• _Work to complete_:
Extract each line of the data below exactly as written.

• _Given data_:
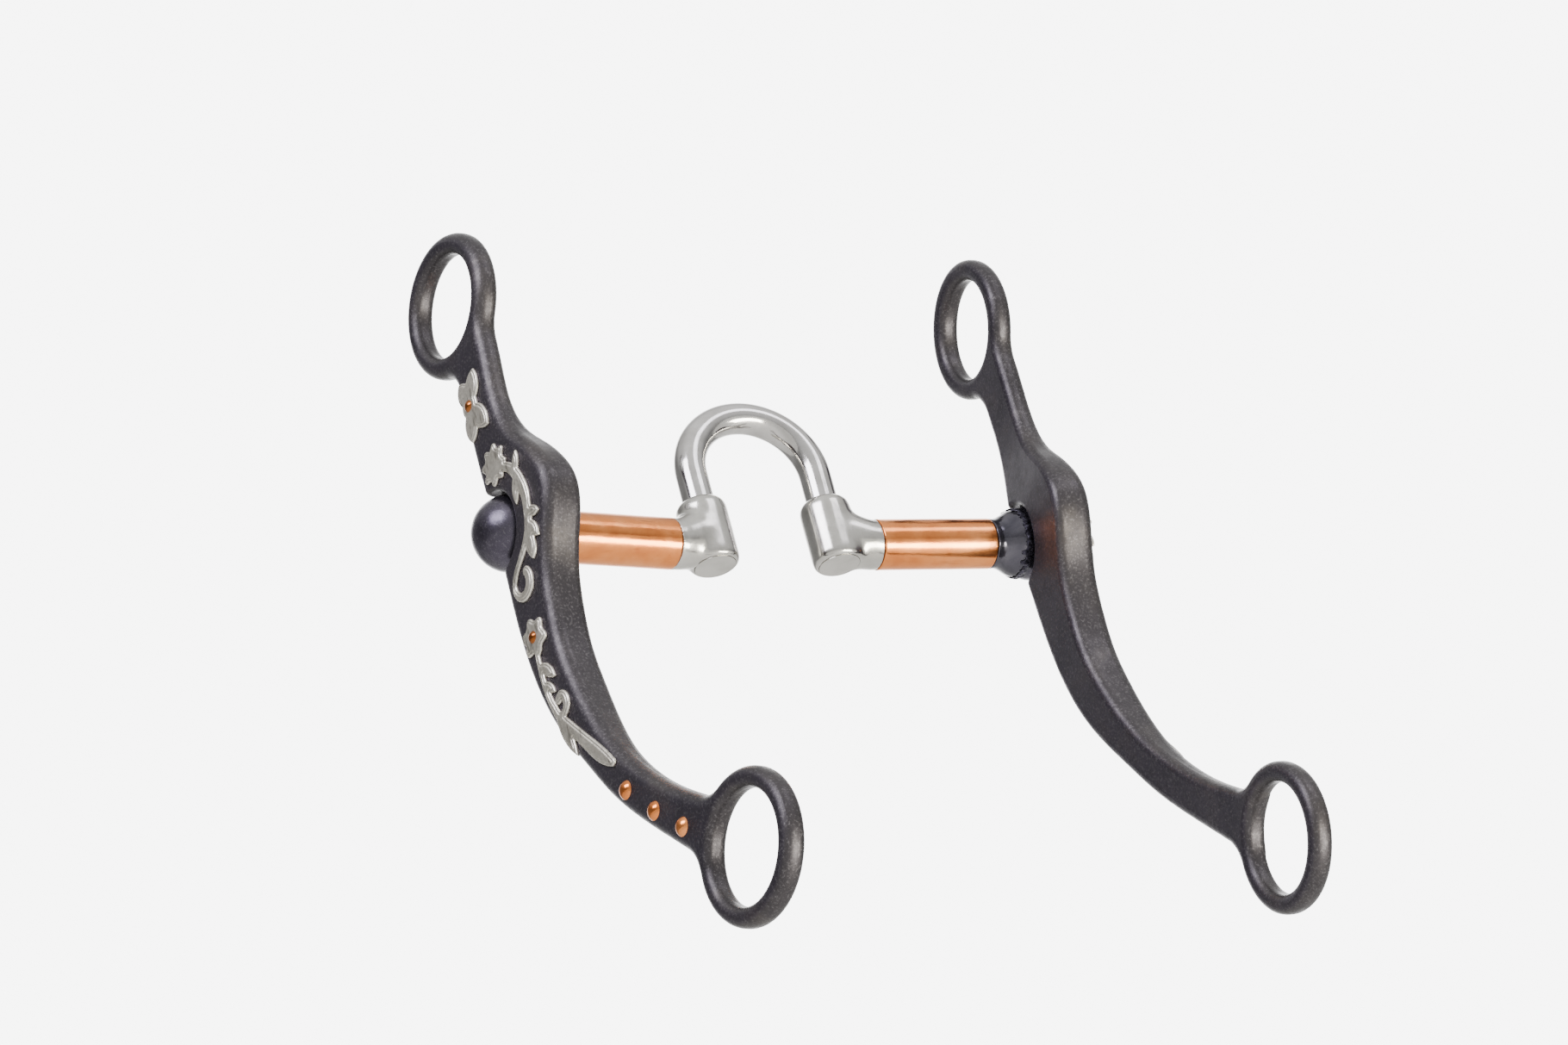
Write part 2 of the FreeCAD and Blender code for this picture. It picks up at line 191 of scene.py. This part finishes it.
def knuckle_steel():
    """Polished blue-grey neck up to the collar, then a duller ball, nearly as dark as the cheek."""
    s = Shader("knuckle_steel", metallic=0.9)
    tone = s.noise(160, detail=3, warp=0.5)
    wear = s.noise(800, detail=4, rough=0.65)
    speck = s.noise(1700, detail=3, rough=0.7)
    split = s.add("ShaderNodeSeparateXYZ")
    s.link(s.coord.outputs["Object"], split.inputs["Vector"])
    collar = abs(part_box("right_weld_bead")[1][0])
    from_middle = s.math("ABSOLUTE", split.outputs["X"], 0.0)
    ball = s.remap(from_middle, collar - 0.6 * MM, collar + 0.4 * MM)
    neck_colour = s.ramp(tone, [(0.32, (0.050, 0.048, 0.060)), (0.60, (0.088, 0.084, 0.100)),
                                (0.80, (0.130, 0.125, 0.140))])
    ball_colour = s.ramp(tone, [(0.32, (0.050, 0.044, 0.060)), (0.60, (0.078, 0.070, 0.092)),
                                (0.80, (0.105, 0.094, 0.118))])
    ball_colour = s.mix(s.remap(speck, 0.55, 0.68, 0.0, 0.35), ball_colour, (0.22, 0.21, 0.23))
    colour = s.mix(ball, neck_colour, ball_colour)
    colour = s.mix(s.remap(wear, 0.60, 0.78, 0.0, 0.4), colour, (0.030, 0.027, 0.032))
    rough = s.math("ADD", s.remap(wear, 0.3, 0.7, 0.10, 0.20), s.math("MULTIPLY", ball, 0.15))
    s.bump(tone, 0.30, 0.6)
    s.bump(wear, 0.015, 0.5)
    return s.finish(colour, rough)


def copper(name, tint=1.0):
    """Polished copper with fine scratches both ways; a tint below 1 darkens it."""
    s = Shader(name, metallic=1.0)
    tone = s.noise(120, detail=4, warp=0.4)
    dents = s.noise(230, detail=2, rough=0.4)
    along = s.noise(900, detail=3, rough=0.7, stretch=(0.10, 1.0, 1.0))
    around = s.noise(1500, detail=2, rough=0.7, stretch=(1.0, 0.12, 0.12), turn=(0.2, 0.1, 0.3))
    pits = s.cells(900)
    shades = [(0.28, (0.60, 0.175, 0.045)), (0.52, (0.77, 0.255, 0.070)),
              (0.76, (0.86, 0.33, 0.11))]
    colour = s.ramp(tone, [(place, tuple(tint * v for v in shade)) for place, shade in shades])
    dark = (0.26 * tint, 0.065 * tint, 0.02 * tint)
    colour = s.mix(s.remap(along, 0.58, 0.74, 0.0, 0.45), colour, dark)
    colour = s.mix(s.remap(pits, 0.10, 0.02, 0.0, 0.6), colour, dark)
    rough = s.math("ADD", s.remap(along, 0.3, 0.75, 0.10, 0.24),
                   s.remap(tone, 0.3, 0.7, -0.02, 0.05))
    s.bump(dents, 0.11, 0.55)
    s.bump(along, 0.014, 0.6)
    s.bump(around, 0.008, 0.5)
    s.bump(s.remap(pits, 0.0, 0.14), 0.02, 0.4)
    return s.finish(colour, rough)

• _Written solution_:
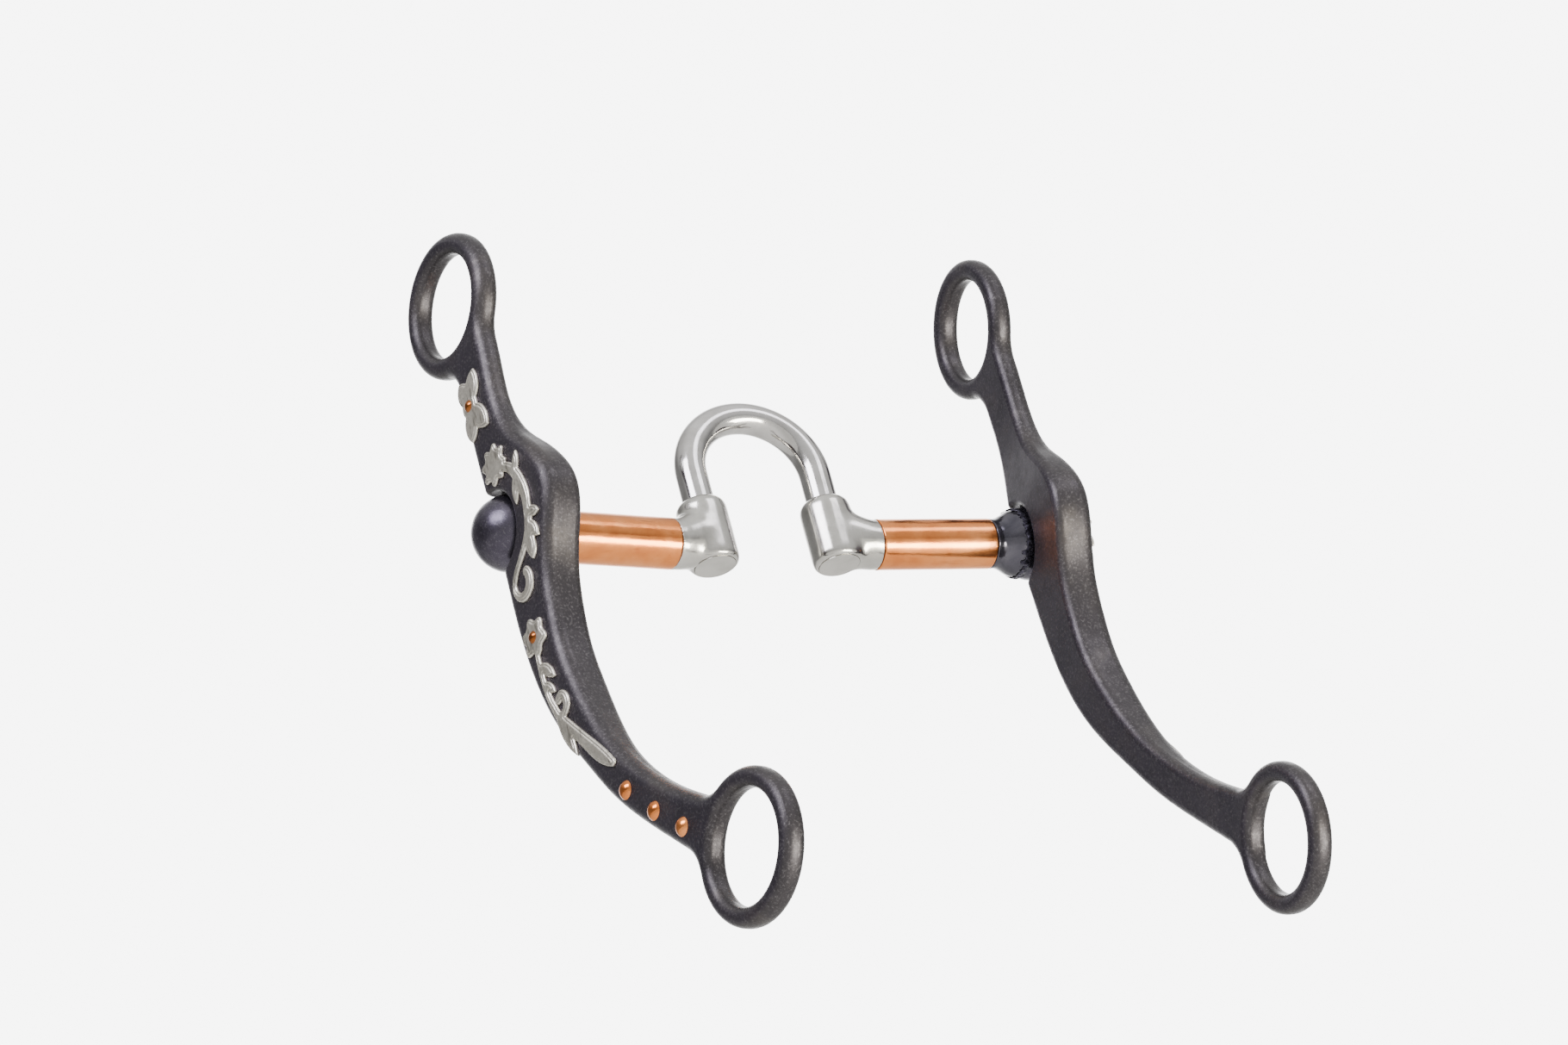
Write part 2 of the FreeCAD and Blender code for this picture. It picks up at line 191 of scene.py. This part finishes it.
def knuckle_steel():
    """Polished blue-grey neck up to the collar, then a duller ball, nearly as dark as the cheek."""
    s = Shader("knuckle_steel", metallic=0.9)
    tone = s.noise(160, detail=3, warp=0.5)
    wear = s.noise(800, detail=4, rough=0.65)
    speck = s.noise(1700, detail=3, rough=0.7)
    split = s.add("ShaderNodeSeparateXYZ")
    s.link(s.coord.outputs["Object"], split.inputs["Vector"])
    collar = abs(part_box("right_weld_bead")[1][0])
    from_middle = s.math("ABSOLUTE", split.outputs["X"], 0.0)
    ball = s.remap(from_middle, collar - 0.6 * MM, collar + 0.4 * MM)
    neck_colour = s.ramp(tone, [(0.32, (0.050, 0.048, 0.060)), (0.60, (0.088, 0.084, 0.100)),
                                (0.80, (0.130, 0.125, 0.140))])
    ball_colour = s.ramp(tone, [(0.32, (0.050, 0.044, 0.060)), (0.60, (0.078, 0.070, 0.092)),
                                (0.80, (0.105, 0.094, 0.118))])
    ball_colour = s.mix(s.remap(speck, 0.55, 0.68, 0.0, 0.35), ball_colour, (0.22, 0.21, 0.23))
    colour = s.mix(ball, neck_colour, ball_colour)
    colour = s.mix(s.remap(wear, 0.60, 0.78, 0.0, 0.4), colour, (0.030, 0.027, 0.032))
    rough = s.math("ADD", s.remap(wear, 0.3, 0.7, 0.10, 0.20), s.math("MULTIPLY", ball, 0.15))
    s.bump(tone, 0.30, 0.6)
    s.bump(wear, 0.015, 0.5)
    return s.finish(colour, rough)


def copper(name, tint=1.0):
    """Polished copper with fine scratches both ways; a tint below 1 darkens it."""
    s = Shader(name, metallic=1.0)
    tone = s.noise(120, detail=4, warp=0.4)
    dents = s.noise(230, detail=2, rough=0.4)
    along = s.noise(900, detail=3, rough=0.7, stretch=(0.10, 1.0, 1.0))
    around = s.noise(1500, detail=2, rough=0.7, stretch=(1.0, 0.12, 0.12), turn=(0.2, 0.1, 0.3))
    pits = s.cells(900)
    shades = [(0.28, (0.60, 0.175, 0.045)), (0.52, (0.77, 0.255, 0.070)),
              (0.76, (0.86, 0.33, 0.11))]
    colour = s.ramp(tone, [(place, tuple(tint * v for v in shade)) for place, shade in shades])
    dark = (0.26 * tint, 0.065 * tint, 0.02 * tint)
    colour = s.mix(s.remap(along, 0.58, 0.74, 0.0, 0.45), colour, dark)
    colour = s.mix(s.remap(pits, 0.10, 0.02, 0.0, 0.6), colour, dark)
    rough = s.math("ADD", s.remap(along, 0.3, 0.75, 0.10, 0.24),
                   s.remap(tone, 0.3, 0.7, -0.02, 0.05))
    s.bump(dents, 0.11, 0.55)
    s.bump(along, 0.014, 0.6)
    s.bump(around, 0.008, 0.5)
    s.bump(s.remap(pits, 0.0, 0.14), 0.02, 0.4)
    return s.finish(colour, rough)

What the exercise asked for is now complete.